> **WHAT IS ASKED**: Copy each line of the listing below exactly.

> **DATASET EXTRACT**:
-.-.-
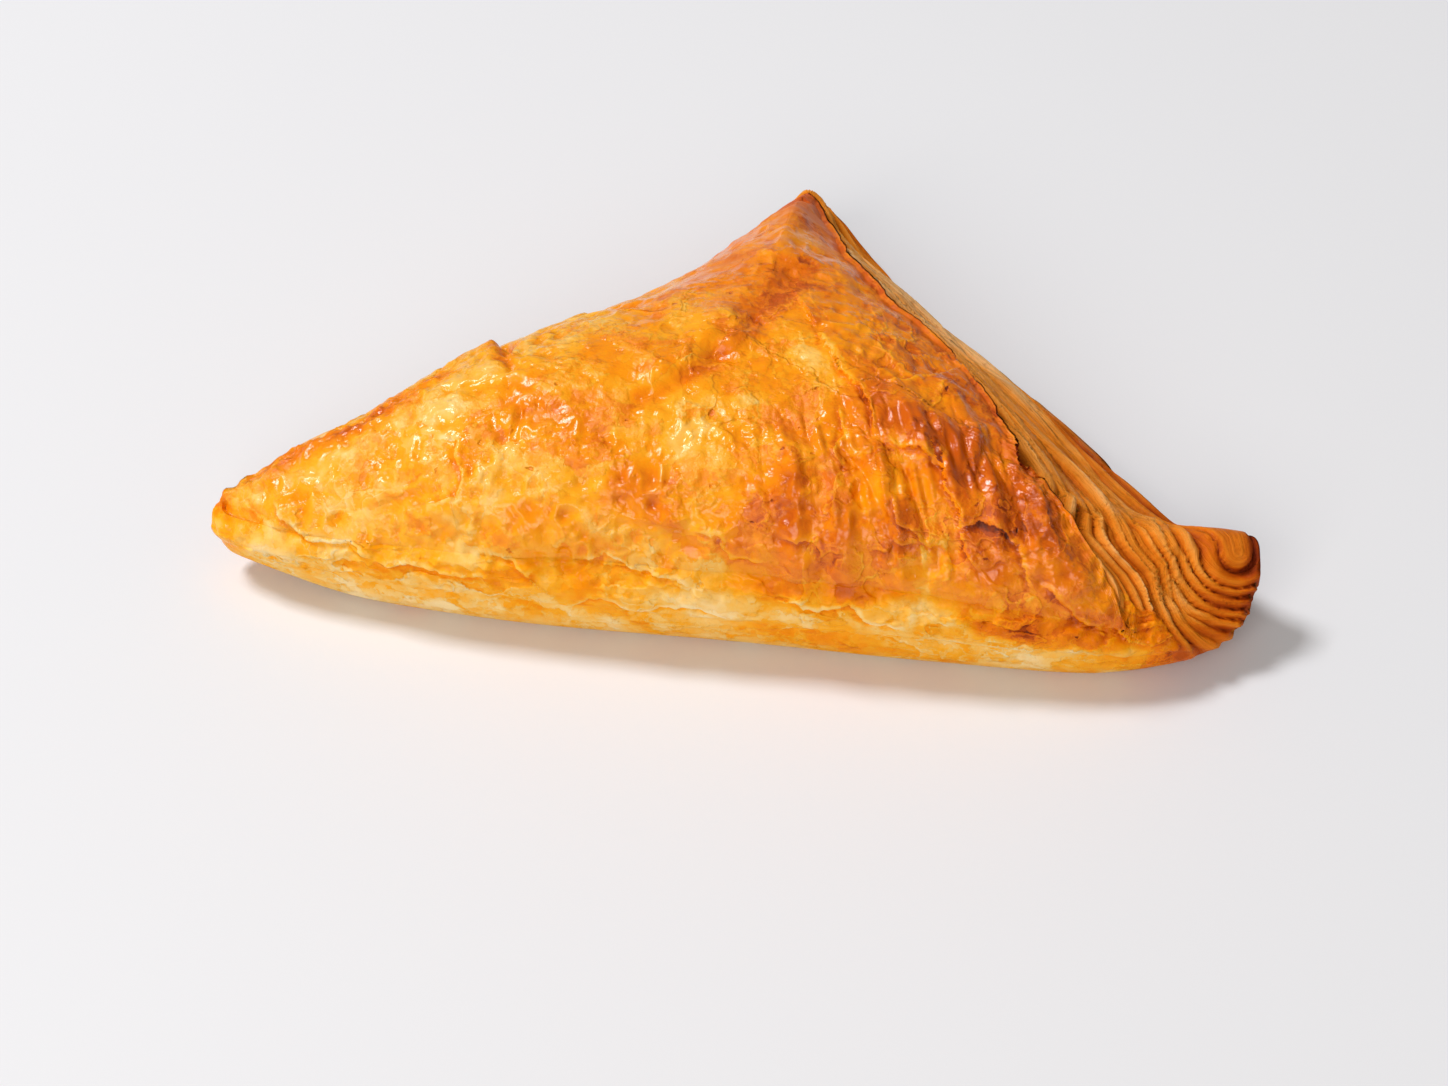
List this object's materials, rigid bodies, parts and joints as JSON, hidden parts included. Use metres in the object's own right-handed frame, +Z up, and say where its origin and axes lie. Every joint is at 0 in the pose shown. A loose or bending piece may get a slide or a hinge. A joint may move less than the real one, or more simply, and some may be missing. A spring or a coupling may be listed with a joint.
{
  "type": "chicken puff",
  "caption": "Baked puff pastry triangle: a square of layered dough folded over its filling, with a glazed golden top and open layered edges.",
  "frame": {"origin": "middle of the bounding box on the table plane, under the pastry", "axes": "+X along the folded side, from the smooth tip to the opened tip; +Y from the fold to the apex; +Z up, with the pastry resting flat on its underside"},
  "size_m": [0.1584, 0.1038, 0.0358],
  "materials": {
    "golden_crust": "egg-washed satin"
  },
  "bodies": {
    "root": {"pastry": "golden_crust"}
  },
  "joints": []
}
-.-.-
> **SOLVED PROBLEM**:
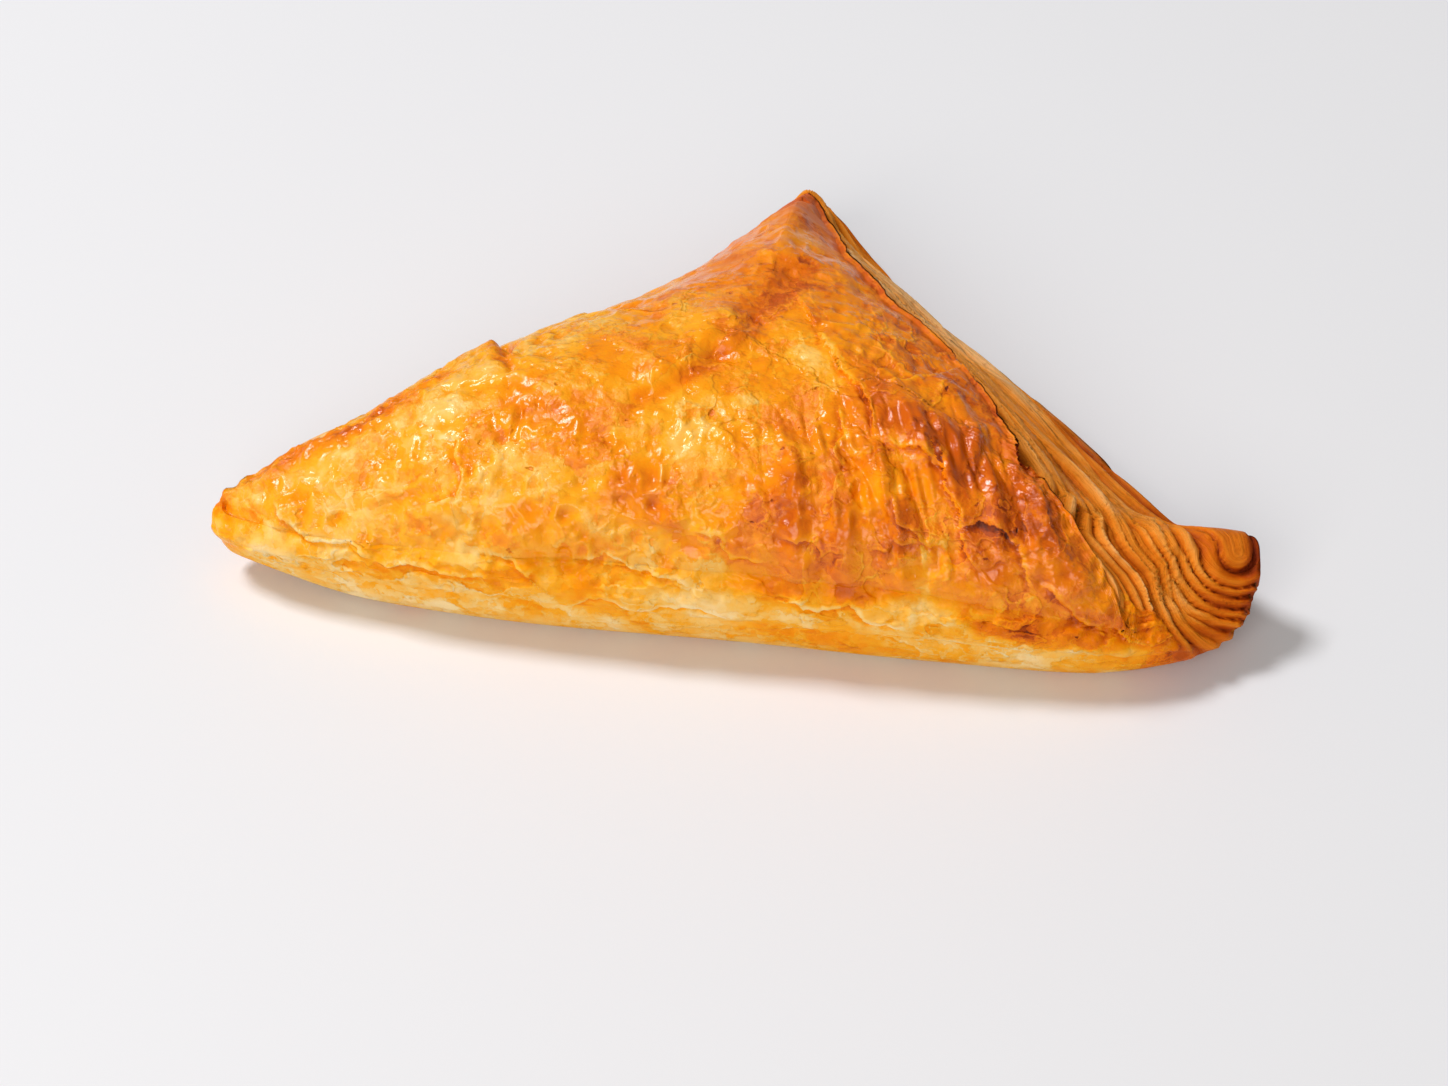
List this object's materials, rigid bodies, parts and joints as JSON, hidden parts included. Use metres in the object's own right-handed frame, +Z up, and say where its origin and axes lie. Every joint is at 0 in the pose shown. A loose or bending piece may get a slide or a hinge. A joint may move less than the real one, or more simply, and some may be missing. A spring or a coupling may be listed with a joint.
{
  "type": "chicken puff",
  "caption": "Baked puff pastry triangle: a square of layered dough folded over its filling, with a glazed golden top and open layered edges.",
  "frame": {"origin": "middle of the bounding box on the table plane, under the pastry", "axes": "+X along the folded side, from the smooth tip to the opened tip; +Y from the fold to the apex; +Z up, with the pastry resting flat on its underside"},
  "size_m": [0.1584, 0.1038, 0.0358],
  "materials": {
    "golden_crust": "egg-washed satin"
  },
  "bodies": {
    "root": {"pastry": "golden_crust"}
  },
  "joints": []
}